To visualize the histograms of the WTP distributions, I use the ggplot package:

library(ggplot2) plot_ws <- ggplot(data = df.data, aes(x = X.coef_ws.coef_C)) + geom_histogram(binwidth = 1, fill = "seagreen", color = "green") plot_as <- ggplot(data = df.data, aes(x = X.coef_as.coef_C)) + geom_histogram(binwidth = 1, fill = "blue", color = "skyblue1")

If I look at the histograms, I can see that the two distributions overlap to some extent.

The idea of the convolution test is to combine all 1000 draws for the *wtp_ws* distribution with all 1000 draws from the *wtp_as* distribution. If the two distributions are independent, then we use the complete combinatorial method by doing 1000×1000= 1 000 000 possible combinations. I then compare how many cases of the difference between the two vectors have a negative sign. The p-value is the proportion of negative values of the difference between the two distributions.

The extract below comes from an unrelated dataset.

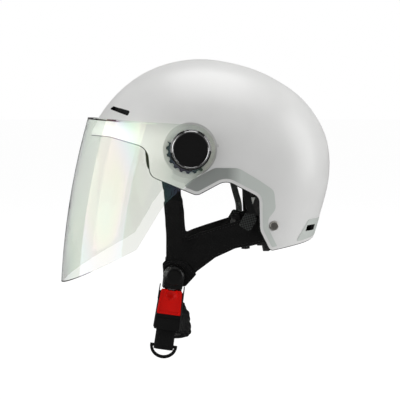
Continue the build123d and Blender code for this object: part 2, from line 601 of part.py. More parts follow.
# ---------------------------------------------------------------- nape adjuster
def band_arc(a0, a1, z0, z1, r0=BAND_R - BAND_T / 2, r1=BAND_R + BAND_T / 2):
    """Upright band on the nape arc, between two angles from +X."""
    n = 4
    ang = [math.radians(a0 + (a1 - a0) * k / n) for k in range(n + 1)]
    fan = [(BAND_CX, 0)] + [(BAND_CX + 160 * math.cos(a), 160 * math.sin(a)) for a in ang]
    wedge = extrude(Pos(0, 0, z0) * make_face(Polyline(*fan, close=True)), amount=z1 - z0)
    ring = Cylinder(r1, z1 - z0) - Cylinder(r0, z1 - z0 + 1)
    return (Pos(BAND_CX, 0, (z0 + z1) / 2) * ring) & wedge


def nape_band():
    """Left band: broad flat arm, then a narrow toothed rack that passes over the pinion."""
    z = DIAL_Z
    band = band_arc(-37.0, -14.0, z - 8, z + 8) + band_arc(-14.2, 4.5, z + 4.2, z + 8)
    for k in range(14):
        a = -8.6 + 0.92 * k
        band -= band_arc(a, a + 0.46, z + 4.0, z + 5.3, BAND_R - 3, BAND_R + 3)
    return band


def right_band():
    """Right band: the left one turned over, so that its rack passes under the pinion."""
    return Pos(0, 0, DIAL_Z) * Rot(180, 0, 0) * Pos(0, 0, -DIAL_Z) * nape_band()


def nape_housing():
    z = DIAL_Z
    case = block(60.6, 67.6, -21, 21, z - 12, z + 12)
    case = fillet(case.edges().filter_by(Axis.X), 5)
    case -= band_arc(-20, 20, z - 8.4, z + 8.4, BAND_R - 1.25, BAND_R + 1.25)
    return case - Pos(66, 0, z) * Rot(0, 90, 0) * Cylinder(2.6, 6)


def nape_dial():
    dial = Pos(71.75, 0, DIAL_Z) * Rot(0, 90, 0) * Cylinder(DIAL_R, 7.1)
    rim = dial.edges().filter_by(GeomType.CIRCLE).sort_by(Axis.X)[-1]
    dial = fillet(rim, 1.6)
    for k in range(16):
        a = 2 * math.pi * k / 16
        dial -= Pos(71.75, (DIAL_R + 1.0) * math.cos(a), DIAL_Z + (DIAL_R + 1.0) * math.sin(a)) \
            * Rot(0, 90, 0) * Cylinder(2.0, 9)
    dial += Pos(67.2, 0, DIAL_Z) * Rot(0, 90, 0) * Cylinder(2.52, 3.4)
    return dial


def nape_pinion():
    gear = Pos(64.75, 0, DIAL_Z) * Rot(0, 90, 0) * Cylinder(3.7, 1.5)
    for k in range(10):
        a = 2 * math.pi * k / 10
        gear -= Pos(64.75, 3.9 * math.cos(a), DIAL_Z + 3.9 * math.sin(a)) * Rot(0, 90, 0) * Cylinder(0.6, 4)
    return gear


def nape_hanger(loose=False):
    """Hanger from the foam down to the woven tab that pinches the rear strap arm."""
    if loose:
        path = [(40.4, -94.6, 27), (42.2, -93.6, 16), (45.4, -92.4, 3), (48.6, -91.4, -9), (49.4, -91.2, -20)]
        arm = strip(path, 7.0, 1.8, across=(0.62, 0.3, 0.16))
    else:
        path = [(39.8, -93.6, 27), (41.9, -92.6, 16), (44.5, -91.4, 4), (47.6, -90.5, -7), (48.6, -90.4, -12)]
        arm = strip(path, 7.0, 1.8, across=(0.96, 0, 0.28))
    tab = Pos(TAB_X, -90.4, tab_z(loose)) * Rot(0, 30, 0) * Box(13.4, 1.8, 16.4)
    tab = fillet(tab.edges().filter_by(Axis.Y), 3.2)
    pin = rod(TAB_X, tab_z(loose), 2.1, -79.2, -90.4)
    return arm + tab + pin


def nape_guide(loose=False):
    """Slotted block on the hanger's pin; the band slides through it."""
    a = math.radians(-33.6)
    x, y = BAND_CX + BAND_R * math.cos(a), BAND_R * math.sin(a)
    case = Pos(x, y, DIAL_Z) * Rot(0, 0, math.degrees(a)) * Box(5.4, 8.0, 20)
    case += block(TAB_X - 4.6, TAB_X + 4.6, -77.6, -80.5, DIAL_Z + 6, tab_z(loose) + 4.4) \
        + block(TAB_X - 4.6, TAB_X + 3, -70.6, -77.8, DIAL_Z + 8.6, DIAL_Z + 10)
    case -= band_arc(-40, -28, DIAL_Z - 8.35, DIAL_Z + 8.35, BAND_R - 1.15, BAND_R + 1.15)
    return case - rod(TAB_X, tab_z(loose), 2.15, -77.7, -100)


# ---------------------------------------------------------------- all nodes
def build_parts():
    left = {
        "hinge_plate": hinge_plate(), "pivot_screw": pivot_screw(), "pivot_nut": pivot_nut(),
        "hinge_cap": hinge_cap(), "side_reflector": side_reflector(), "front_anchor": front_anchor(),
        "rear_screw": rear_screw(), "rear_nut": rear_nut(),
    }
    parts = {
        "outer_shell": outer_shell(), "edge_trim": edge_trim(), "liner_foam": liner_foam(),
        "rear_reflector": rear_reflector(), "visor_lens": visor(), "front_webbing_left": front_webbing(),
        "tongue_head": tongue_head(), "tongue_blade": tongue(), "strap_washer": rivet_washer(),
        "buckle_frame": buckle_frame(), "buckle_body": buckle_body(), "release_button": release_button(),
        "button_spring": button_spring(), "pull_webbing": pull_webbing(), "pull_ring": d_ring(),
        "chin_strap": chin_strap(), "chin_strap_end": chin_strap_end(), "chin_pad": chin_pad(),
        "nape_housing": nape_housing(), "nape_dial": nape_dial(), "nape_pinion": nape_pinion(),
        "nape_band_left": nape_band(), "nape_band_right": right_band(),
    }
    parts.update(pads())
    for name, shape in left.items():
        parts[name + "_left"] = shape
        parts[name + "_right"] = other_side(shape)
    for make in (strap_sleeve, rear_webbing, sleeve_collar, nape_hanger, nape_guide):
        parts[make.__name__ + "_left"] = make()
        parts[make.__name__ + "_right"] = other_side(make(loose=True))
    return parts


os.makedirs("parts", exist_ok=True)
for node, shape in build_parts().items():
    export_step(shape, "parts/" + node + ".step")
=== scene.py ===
import bpy, bmesh, math
from mathutils import Vector, Matrix
from mathutils.bvhtree import BVHTree


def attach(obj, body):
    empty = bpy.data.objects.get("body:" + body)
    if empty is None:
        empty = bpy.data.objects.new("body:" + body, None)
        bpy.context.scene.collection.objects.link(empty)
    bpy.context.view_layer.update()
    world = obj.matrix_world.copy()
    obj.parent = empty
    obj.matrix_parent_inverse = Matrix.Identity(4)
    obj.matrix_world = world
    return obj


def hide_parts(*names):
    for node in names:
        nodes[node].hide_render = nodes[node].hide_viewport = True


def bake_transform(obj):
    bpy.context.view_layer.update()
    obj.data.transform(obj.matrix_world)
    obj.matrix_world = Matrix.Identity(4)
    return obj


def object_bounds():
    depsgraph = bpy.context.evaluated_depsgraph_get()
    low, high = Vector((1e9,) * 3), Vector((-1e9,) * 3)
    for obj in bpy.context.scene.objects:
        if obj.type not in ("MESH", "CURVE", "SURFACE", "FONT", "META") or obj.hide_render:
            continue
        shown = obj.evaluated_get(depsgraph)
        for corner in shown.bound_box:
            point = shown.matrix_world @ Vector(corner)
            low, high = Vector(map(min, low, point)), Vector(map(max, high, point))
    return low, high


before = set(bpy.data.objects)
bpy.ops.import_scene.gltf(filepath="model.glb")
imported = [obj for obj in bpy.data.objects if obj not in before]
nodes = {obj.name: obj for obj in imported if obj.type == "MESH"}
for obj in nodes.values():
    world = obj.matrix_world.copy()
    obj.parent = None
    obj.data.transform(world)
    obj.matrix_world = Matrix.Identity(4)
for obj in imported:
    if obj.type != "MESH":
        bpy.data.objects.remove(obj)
cad_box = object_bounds()
scene = bpy.context.scene
MM = 0.001
WEAVE_PITCH = 1.2            # webbing yarns, mm

# light powers in watts, and the strength of the room
W_WORLD, P_TOP, P_LEFT, P_REAR, P_PANEL, P_FAR = 0.21, 24.0, 10.5, 13.5, 21.0, 1.0
PIVOT = (-0.0152, 0.0, 0.0569)                         # visor hinge, metres
FRONT_SLOT = [(-96.4, 97.6), (-92.2, 100.6), (-75.2, 95.6), (-77.6, 90.6)]   # x, z in mm


# ---------------------------------------------------------------- materials
def new_material(name, base, rough, metallic=0.0, **sockets):
    m = bpy.data.materials.new(name)
    m.use_nodes = True
    b = m.node_tree.nodes["Principled BSDF"]
    b.inputs["Base Color"].default_value = (*base, 1.0)
    b.inputs["Roughness"].default_value = rough
    b.inputs["Metallic"].default_value = metallic
    for key, value in sockets.items():
        b.inputs[key.replace("_", " ")].default_value = value
    return m


def node(m, kind, **values):
    n = m.node_tree.nodes.new(kind)
    for key, value in values.items():
        if key in n.inputs:
            n.inputs[key].default_value = value
        else:
            setattr(n, key, value)
    return n


def link(m, a, out, b, into):
    m.node_tree.links.new(a.outputs[out], b.inputs[into])


def coords(m, scale=(1, 1, 1), rot=(0, 0, 0), kind="Object"):
    tc = node(m, "ShaderNodeTexCoord")
    mp = node(m, "ShaderNodeMapping")
    mp.inputs["Scale"].default_value = scale
    mp.inputs["Rotation"].default_value = rot
    link(m, tc, kind, mp, "Vector")
    return mp


def bump(m, source, out, strength, distance=0.0002, previous=None):
    b = node(m, "ShaderNodeBump", Strength=strength, Distance=distance)
    link(m, source, out, b, "Height")
    if previous:
        link(m, previous, "Normal", b, "Normal")
    link(m, b, "Normal", m.node_tree.nodes["Principled BSDF"], "Normal")
    return b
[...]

In other words, let’s look at the first 5 observations from each vector:

> wtp_ws[1:5] [1] 9.180609 10.309286 9.690702 8.260901 11.385065 > wtp_as[1:5] [1] 5.356340 6.341630 8.578429 5.335886 7.908616

Let’s imagine than the vectors were only 5 elements long. To perform the complete combinatorial method, I combine each of the elements from *wtp_ws* with those from *wtp_as*. This gives 25 possible combinations. For example, I combine 9.180609 (the first element from *wtp_ws* with each of the five elements in *wtp_as, *and calculate the difference. 9.180609 is larger than all of the five elements below, so that yields five comparisons with the same outcome. However, when I compare the forth element from *wtp_ws*, it is lower than the third element from *wtp_as*. So out of 25 possible combinations, *wtp_ws* is lower than *wtp_as* in only one case.

The p-value is just the number of negative outcomes, which is one, divided by all possible combinations, that is 25. This yields a p-value of 0.034, which is lower than the conventional 5% significance level.

The mded package does all possible combinations for me. Let’s use the full vectors of 1000 elements.

> mded(wtp_as, wtp_ws, detail = TRUE, independent = TRUE) Test: H0 wtp_ws = wtp_as H1 wtp_ws > wtp_as significance level = 0.03418 Data: distr1 = wtp_ws distr2 = wtp_as Means: means n wtp_ws 10.558 1000 wtp_as 6.149 1000 Cases in the difference: n true 34183 false 965817 total 1000000

The *mded* package reports a significance level of 0.03418. This means than we conclude that the two distributions are in fact different and WTP in the Western shoal is statistically higher than in the Apollo shoal. This is the opposite conclusion from comparing overlapping confidence intervals. Hence, even if the confidence intervals overlap, using the convolution test may indicate that the two distributions are statistically different.

The *mded* package also reports all cases (“total 1000000”) and how many comparisons yielded *wtp_ws>wtp_as*, that is 965817, and how many comparisons yielded *wtp_ws<wtp_as*, that is 34183. The p-value is just 34183/1000000, which equals 0.034.

If the distributions are not independent from each other, then independent = FALSE, when running the *mded* function (Aizaki, 2014).

**References: **

Aizaki H (2014). mded: Measuring the difference between two empirical distributions, R package version 0.1-1. URL http://CRAN.R-project.org/package=mded.

Karlõševa, A., Nõmmann, S., Nõmmann, T., Urbel-Piirsalu, E., Budziński, W., Czajkowski, M., & Hanley, N. (2016). Marine trade-offs: Comparing the benefits of off-shore wind farms and marine protected areas. *Energy Economics*, *55*, 127-134.

Poe GL, Giraud KL, Loomis JB (2005). Computational methods for measuring the difference of empirical distributions. American Journal of Agricultural Economics, 87, 353–365.